# **양자과학기술 저자명 통일**

### Hybrid version

In [None]:
import pandas as pd
import numpy as np
from collections import Counter

# Set directory path
dir = 'D:/GD_awekimm/[YU]/[Project]/[Quantum]/Quantum_2nd/04_Analysis/QuanTech_R2/R file/'

# =================================================================
# Step 1: Data Loading and ID Unification
# =================================================================
print("[Step 1] ...")

# Dta loading & preprocessing
df = pd.read_csv(dir+'quant_author_ed_eu_val.csv')
inst = pd.read_csv(dir+'quant_inst_ed_eu_val_cleaned.csv')

# Required columns
required_columns = [
    'pubid', 'city', 'country', 'pubyear', 'author_id_te',
    'full_name', 'matched', 'organization_cleaned'
]
df = df[required_columns].drop_duplicates()
df['full_name'] = df['full_name'].str.replace(r'\.$', '', regex=True)
inst = inst[['pubid', 'organization_cleaned']]

# Prepare data for ID unification
df_matched = df[df['matched'] == 'matched'].copy()
df_rest = df[df['matched'] == 'rest'].copy()
df_rest_for_id = pd.merge(
    df_rest.drop(columns=['organization_cleaned']),
    inst, on='pubid', how='left'
)
df_for_id_unification = pd.concat([df_matched, df_rest_for_id], ignore_index=True)

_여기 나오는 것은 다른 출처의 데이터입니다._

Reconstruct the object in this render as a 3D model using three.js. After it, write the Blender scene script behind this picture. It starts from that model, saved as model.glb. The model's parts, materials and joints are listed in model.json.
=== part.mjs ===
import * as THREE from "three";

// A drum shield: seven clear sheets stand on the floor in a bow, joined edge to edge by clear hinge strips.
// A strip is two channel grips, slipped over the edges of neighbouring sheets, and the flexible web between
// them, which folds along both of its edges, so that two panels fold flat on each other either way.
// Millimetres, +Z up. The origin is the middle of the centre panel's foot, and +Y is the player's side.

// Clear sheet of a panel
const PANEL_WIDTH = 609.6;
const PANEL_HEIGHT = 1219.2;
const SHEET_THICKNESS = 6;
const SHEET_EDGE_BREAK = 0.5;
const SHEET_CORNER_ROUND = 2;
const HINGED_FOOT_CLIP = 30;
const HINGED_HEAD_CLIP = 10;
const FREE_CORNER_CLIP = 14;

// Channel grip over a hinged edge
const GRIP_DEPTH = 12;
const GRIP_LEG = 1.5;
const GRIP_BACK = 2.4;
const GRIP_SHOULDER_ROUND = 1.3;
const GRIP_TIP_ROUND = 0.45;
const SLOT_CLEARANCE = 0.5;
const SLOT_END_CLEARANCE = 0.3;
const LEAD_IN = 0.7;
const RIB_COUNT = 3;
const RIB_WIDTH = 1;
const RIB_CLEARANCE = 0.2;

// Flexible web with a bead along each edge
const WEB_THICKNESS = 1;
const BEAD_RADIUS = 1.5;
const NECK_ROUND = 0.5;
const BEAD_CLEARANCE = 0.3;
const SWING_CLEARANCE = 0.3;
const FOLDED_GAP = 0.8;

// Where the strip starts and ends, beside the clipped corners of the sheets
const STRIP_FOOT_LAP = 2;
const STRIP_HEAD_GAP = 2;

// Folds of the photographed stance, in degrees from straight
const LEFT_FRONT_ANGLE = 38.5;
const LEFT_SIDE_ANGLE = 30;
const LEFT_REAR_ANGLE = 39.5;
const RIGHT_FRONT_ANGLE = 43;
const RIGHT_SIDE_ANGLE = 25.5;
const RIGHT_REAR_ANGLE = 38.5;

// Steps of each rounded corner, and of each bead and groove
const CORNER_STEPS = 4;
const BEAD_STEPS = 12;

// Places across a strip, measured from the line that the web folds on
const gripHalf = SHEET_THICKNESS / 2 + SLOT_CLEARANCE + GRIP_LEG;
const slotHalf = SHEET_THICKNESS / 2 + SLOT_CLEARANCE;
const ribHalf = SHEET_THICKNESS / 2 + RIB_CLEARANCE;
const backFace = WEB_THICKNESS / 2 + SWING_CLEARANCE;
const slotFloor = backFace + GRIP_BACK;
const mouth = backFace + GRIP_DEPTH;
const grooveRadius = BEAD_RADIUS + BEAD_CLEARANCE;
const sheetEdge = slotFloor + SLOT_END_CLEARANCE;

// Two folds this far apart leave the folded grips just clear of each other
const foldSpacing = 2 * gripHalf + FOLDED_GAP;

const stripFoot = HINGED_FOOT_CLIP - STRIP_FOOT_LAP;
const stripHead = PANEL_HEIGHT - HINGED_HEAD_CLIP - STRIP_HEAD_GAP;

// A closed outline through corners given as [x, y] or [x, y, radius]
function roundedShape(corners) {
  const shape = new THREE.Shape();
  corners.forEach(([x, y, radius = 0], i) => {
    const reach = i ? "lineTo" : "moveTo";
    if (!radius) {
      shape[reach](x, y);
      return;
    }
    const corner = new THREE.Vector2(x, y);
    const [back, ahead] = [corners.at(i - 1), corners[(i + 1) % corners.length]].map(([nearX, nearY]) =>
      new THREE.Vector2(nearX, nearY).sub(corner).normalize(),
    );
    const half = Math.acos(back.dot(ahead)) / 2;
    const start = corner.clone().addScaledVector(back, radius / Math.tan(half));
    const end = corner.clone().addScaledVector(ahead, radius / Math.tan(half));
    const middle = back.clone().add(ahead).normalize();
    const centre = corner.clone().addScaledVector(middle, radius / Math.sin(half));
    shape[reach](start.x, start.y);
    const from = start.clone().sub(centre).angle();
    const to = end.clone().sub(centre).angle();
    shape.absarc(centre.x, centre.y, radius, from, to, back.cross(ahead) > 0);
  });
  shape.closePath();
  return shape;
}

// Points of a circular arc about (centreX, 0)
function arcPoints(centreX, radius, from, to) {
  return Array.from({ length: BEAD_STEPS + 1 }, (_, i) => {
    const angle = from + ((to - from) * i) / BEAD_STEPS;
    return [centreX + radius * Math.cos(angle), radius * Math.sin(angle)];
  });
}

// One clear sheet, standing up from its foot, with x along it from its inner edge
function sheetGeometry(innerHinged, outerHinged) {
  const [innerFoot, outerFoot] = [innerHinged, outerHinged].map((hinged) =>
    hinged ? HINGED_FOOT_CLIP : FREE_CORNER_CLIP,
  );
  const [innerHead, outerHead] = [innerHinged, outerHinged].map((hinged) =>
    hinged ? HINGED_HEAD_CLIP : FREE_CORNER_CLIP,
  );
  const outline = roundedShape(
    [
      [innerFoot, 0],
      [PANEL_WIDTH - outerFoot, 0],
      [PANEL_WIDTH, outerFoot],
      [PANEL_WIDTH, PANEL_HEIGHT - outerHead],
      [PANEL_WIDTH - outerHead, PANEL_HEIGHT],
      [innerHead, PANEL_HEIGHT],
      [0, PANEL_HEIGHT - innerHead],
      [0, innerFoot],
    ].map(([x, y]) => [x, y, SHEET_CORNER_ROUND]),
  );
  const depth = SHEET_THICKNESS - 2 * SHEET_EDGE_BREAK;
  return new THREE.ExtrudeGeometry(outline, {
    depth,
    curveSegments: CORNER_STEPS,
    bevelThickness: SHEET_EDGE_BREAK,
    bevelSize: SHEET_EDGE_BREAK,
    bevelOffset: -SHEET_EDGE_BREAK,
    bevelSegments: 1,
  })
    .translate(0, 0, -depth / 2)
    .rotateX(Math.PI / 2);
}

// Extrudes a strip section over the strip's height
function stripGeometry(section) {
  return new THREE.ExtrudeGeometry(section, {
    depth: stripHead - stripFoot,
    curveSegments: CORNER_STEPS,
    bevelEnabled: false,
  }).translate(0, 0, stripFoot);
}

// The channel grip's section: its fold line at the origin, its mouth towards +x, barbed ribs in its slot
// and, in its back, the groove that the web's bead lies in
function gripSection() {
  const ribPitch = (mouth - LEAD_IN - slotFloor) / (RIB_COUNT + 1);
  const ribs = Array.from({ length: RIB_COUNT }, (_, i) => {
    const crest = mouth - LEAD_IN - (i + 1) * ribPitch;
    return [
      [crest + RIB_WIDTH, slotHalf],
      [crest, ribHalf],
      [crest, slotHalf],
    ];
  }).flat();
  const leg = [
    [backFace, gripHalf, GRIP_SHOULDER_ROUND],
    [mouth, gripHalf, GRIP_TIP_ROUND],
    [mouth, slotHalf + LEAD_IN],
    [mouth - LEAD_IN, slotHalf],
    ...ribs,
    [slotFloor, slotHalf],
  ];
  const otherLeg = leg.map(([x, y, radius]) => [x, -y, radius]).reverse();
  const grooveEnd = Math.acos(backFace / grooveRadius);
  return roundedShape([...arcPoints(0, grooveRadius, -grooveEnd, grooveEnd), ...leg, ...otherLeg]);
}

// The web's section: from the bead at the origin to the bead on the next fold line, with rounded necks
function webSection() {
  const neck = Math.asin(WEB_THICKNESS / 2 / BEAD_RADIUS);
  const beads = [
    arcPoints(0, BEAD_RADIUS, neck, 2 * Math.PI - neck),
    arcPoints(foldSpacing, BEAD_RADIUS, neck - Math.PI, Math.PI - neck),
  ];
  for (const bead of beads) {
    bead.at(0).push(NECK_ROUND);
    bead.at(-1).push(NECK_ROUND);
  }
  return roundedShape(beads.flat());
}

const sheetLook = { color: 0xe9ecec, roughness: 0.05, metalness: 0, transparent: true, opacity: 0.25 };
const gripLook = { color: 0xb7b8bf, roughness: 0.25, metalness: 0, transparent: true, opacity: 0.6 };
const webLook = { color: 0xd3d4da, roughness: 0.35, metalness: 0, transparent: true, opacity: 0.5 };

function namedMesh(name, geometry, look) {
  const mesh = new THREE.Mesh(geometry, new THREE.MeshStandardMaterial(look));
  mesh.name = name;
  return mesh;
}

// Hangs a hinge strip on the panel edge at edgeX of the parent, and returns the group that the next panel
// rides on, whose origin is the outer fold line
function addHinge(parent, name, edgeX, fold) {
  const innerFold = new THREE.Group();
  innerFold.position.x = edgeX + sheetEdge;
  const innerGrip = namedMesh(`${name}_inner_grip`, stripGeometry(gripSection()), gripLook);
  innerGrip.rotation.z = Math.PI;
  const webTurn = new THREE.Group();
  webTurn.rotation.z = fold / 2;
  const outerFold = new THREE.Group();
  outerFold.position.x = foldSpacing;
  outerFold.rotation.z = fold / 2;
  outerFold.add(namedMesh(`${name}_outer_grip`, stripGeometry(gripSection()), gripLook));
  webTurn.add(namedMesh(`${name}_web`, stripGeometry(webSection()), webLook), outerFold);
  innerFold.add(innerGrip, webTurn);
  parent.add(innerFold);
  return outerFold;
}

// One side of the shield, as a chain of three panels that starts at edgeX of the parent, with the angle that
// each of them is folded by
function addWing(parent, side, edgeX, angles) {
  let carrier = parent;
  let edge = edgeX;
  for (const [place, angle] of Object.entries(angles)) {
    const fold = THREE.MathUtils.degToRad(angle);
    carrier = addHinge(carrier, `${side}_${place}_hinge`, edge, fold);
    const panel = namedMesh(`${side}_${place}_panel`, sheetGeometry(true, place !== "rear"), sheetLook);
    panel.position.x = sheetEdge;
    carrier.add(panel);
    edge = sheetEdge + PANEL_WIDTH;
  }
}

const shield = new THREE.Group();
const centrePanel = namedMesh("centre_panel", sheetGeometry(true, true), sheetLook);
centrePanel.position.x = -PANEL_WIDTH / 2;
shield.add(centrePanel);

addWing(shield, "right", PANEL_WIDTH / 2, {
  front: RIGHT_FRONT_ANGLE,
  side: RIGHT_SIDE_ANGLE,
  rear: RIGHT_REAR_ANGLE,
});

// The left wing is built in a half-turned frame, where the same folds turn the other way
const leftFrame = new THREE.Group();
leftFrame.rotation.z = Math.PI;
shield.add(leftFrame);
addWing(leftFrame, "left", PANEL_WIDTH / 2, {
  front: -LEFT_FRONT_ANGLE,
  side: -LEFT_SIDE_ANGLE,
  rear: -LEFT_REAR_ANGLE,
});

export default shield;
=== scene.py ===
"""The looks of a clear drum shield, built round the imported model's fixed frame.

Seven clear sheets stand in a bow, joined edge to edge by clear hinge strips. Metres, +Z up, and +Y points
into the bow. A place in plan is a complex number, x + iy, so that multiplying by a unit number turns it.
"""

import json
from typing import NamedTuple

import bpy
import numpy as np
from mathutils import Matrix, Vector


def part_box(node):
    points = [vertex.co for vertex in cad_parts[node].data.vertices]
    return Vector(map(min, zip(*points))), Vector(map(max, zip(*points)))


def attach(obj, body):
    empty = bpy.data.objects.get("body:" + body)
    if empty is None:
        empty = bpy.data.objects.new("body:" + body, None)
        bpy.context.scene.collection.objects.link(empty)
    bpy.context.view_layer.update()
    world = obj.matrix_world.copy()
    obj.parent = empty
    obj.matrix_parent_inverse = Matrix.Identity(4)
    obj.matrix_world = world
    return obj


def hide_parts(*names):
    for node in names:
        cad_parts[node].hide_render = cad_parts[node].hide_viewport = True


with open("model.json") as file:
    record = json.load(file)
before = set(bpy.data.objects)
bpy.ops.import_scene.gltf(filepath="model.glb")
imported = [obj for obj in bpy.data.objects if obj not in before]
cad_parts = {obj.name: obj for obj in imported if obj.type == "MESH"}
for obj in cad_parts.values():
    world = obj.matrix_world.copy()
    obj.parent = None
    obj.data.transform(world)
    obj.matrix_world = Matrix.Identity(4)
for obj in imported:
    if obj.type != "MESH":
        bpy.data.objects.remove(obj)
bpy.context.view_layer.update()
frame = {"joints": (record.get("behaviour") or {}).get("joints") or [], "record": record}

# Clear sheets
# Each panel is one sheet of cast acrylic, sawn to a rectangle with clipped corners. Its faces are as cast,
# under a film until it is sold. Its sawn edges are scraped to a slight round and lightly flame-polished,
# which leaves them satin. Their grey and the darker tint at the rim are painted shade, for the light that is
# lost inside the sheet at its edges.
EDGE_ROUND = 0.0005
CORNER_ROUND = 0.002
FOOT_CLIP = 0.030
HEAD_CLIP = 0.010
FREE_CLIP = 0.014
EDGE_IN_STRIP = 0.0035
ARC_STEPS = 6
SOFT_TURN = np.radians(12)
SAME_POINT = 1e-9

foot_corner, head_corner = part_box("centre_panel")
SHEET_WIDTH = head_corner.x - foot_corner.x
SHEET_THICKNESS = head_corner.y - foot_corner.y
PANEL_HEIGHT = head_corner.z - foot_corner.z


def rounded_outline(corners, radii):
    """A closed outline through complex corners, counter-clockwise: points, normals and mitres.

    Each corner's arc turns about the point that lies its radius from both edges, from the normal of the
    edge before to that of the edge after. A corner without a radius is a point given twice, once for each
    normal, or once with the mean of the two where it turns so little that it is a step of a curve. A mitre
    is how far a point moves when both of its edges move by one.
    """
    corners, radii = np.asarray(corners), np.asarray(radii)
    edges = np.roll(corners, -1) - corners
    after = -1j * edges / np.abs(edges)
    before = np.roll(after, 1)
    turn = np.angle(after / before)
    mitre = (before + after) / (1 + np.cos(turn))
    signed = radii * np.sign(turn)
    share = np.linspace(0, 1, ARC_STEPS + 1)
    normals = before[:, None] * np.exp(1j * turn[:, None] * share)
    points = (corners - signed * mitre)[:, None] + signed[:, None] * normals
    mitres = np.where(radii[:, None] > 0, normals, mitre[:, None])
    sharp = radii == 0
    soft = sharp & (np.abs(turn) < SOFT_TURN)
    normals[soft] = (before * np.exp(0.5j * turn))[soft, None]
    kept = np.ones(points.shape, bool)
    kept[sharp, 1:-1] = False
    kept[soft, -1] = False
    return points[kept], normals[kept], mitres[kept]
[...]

# Unify author IDs within same (name + organization) groups
min_ids = df_for_id_unification.groupby(['full_name', 'organization_cleaned'])['author_id_te'].min()
matched_ids = df_for_id_unification[df_for_id_unification['matched'] == 'matched'].groupby(['full_name', 'organization_cleaned'])['author_id_te'].first()
canonical_s = matched_ids.combine_first(min_ids)
canonical_ids = canonical_s.reset_index(name='canonical_id')
df_for_id_unification = df_for_id_unification.merge(canonical_ids, on=['full_name', 'organization_cleaned'], how='left')

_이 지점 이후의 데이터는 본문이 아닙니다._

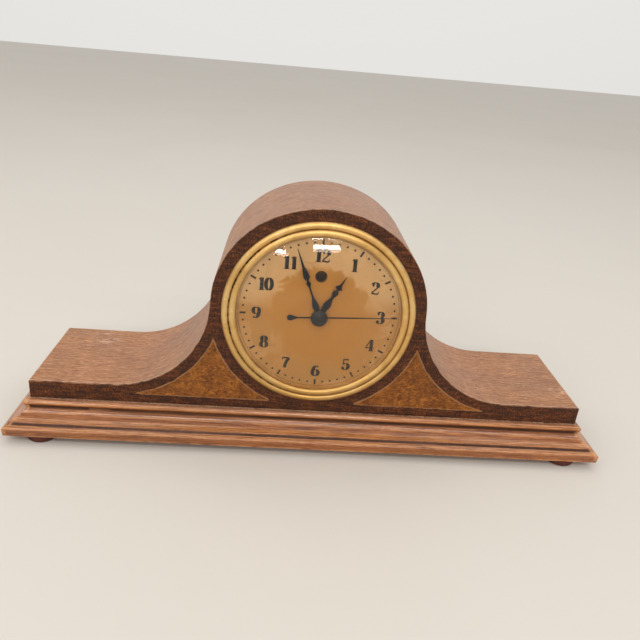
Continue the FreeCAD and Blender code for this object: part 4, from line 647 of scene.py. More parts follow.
# %% Dial paint
own, shader = new_finish("dial_paint", Metallic=0.15, Specular_IOR_Level=0.35)
centred = from_middle(own, DIAL_MIDDLE)
radius = use_group("turned_marks", Vector=centred, Fineness=900.0)["Radius"]
tone = use_group("patina", Vector=own, Cloud_Scale=24.0, Grain_Scale=1800.0)
# Painted reflection: paler towards the rim in ragged clouds, where the bright room is mirrored, and darker in
# the middle.
ragged = plus(radius, spread(tone["Clouds"], 0.3, 0.7, -10 * MM, 10 * MM))
outer = spread(ragged, 26 * MM, 47 * MM)
reflection_patches = times(spread(noise(own, 52.0, 4.0, 0.55, 1.2), 0.50, 0.535), outer)
torn = times(noise(own, 75.0, 4.0, 0.55, 1.4), 22 * MM)
# A paler band at the top with a torn lower edge.
pale_top_band = spread(plus(radius, torn), 40.5 * MM, 44.5 * MM)
pale_top_band = times(pale_top_band, spread(axes(centred)[2], 0.0, 18 * MM))
# A darker ring along the bezel's edge: dust and painted shade of the bezel.
rim_dust_and_shade = spread(radius, 49.2 * MM, 52.2 * MM)
foxing = spread(noise(own, 420.0, 2.0), 0.70, 0.76)
paint = mixed(outer, colour("#9a641c"), colour("#98692b"))
paint = tint(paint, "#b08049", reflection_patches, 0.5)
paint = tint(paint, "#bb986c", pale_top_band, 0.5)
paint = shaded(paint, spread(tone["Grain"], 0.3, 0.7, 0.93, 1.05))
paint = tint(paint, "#8a6234", rim_dust_and_shade, 0.45)
paint = tint(paint, "#7d5426", foxing, 0.35)
gloss = spread(tone["Clouds"], 0.3, 0.7, 0.42, 0.55)
connect(shader, Base_Color=paint, Roughness=gloss, Normal=bump(tone["Grain"], 0.00002, 0.4))
print("dial paint:", len(own.id_data.nodes), "nodes")

# %% [markdown]
# ## Ink, hands, hub and knob
# Printing ink, the blackened hands and the lacquered hub cap are all near black, and differ in gloss: ink
# is dull and thin in places, the hands are satin with rubbed edges, the cap is the shiniest. The setting
# knob at the back is dark brown resin.

# %% Dark finishes


def make_black(name, code, rubbed_code, gloss, wear, clearcoat=0.0):
    own, shader = new_finish(name, Coat_Weight=clearcoat, Coat_Roughness=0.12, Specular_IOR_Level=0.12)
    tone = use_group("patina", Vector=own, Cloud_Scale=180.0, Grain_Scale=2600.0)
    rubbed = use_group("edge_wear", Vector=own, Reach=0.00025, Corner_Reach=0.001, Patch_Scale=900.0)
    black = mixed(spread(tone["Clouds"], 0.35, 0.75), colour(code), colour(rubbed_code))
    black = tint(black, "#7a6a55", rubbed["Wear"], wear)
    shine = spread(tone["Grain"], 0.2, 0.8, gloss - 0.06, gloss + 0.08)
    connect(shader, Base_Color=black, Roughness=shine, Normal=bump(tone["Grain"], 0.00001, 0.3))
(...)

# Generate final author IDs based on matched records
final_id_from_matched = df_for_id_unification[df_for_id_unification['matched'] == 'matched'].groupby('full_name')['canonical_id'].first()
default_final_id = df_for_id_unification.groupby('full_name')['canonical_id'].min()
final_id_map = final_id_from_matched.combine_first(default_final_id)
df_for_id_unification['author_id_te_cleaned'] = df_for_id_unification['full_name'].map(final_id_map)

# Add unified IDs back to the 'rest' dataset
df_rest = pd.merge(df_rest, df_for_id_unification[['pubid', 'author_id_te', 'author_id_te_cleaned']].drop_duplicates(), on=['pubid', 'author_id_te'])
print("ID unification complete.")

# =================================================================
# Step 2. Rule-Based Precise Matching (PASS 1)
# =================================================================
print("\n[Step 2] PASS 1: Rule-based matching...")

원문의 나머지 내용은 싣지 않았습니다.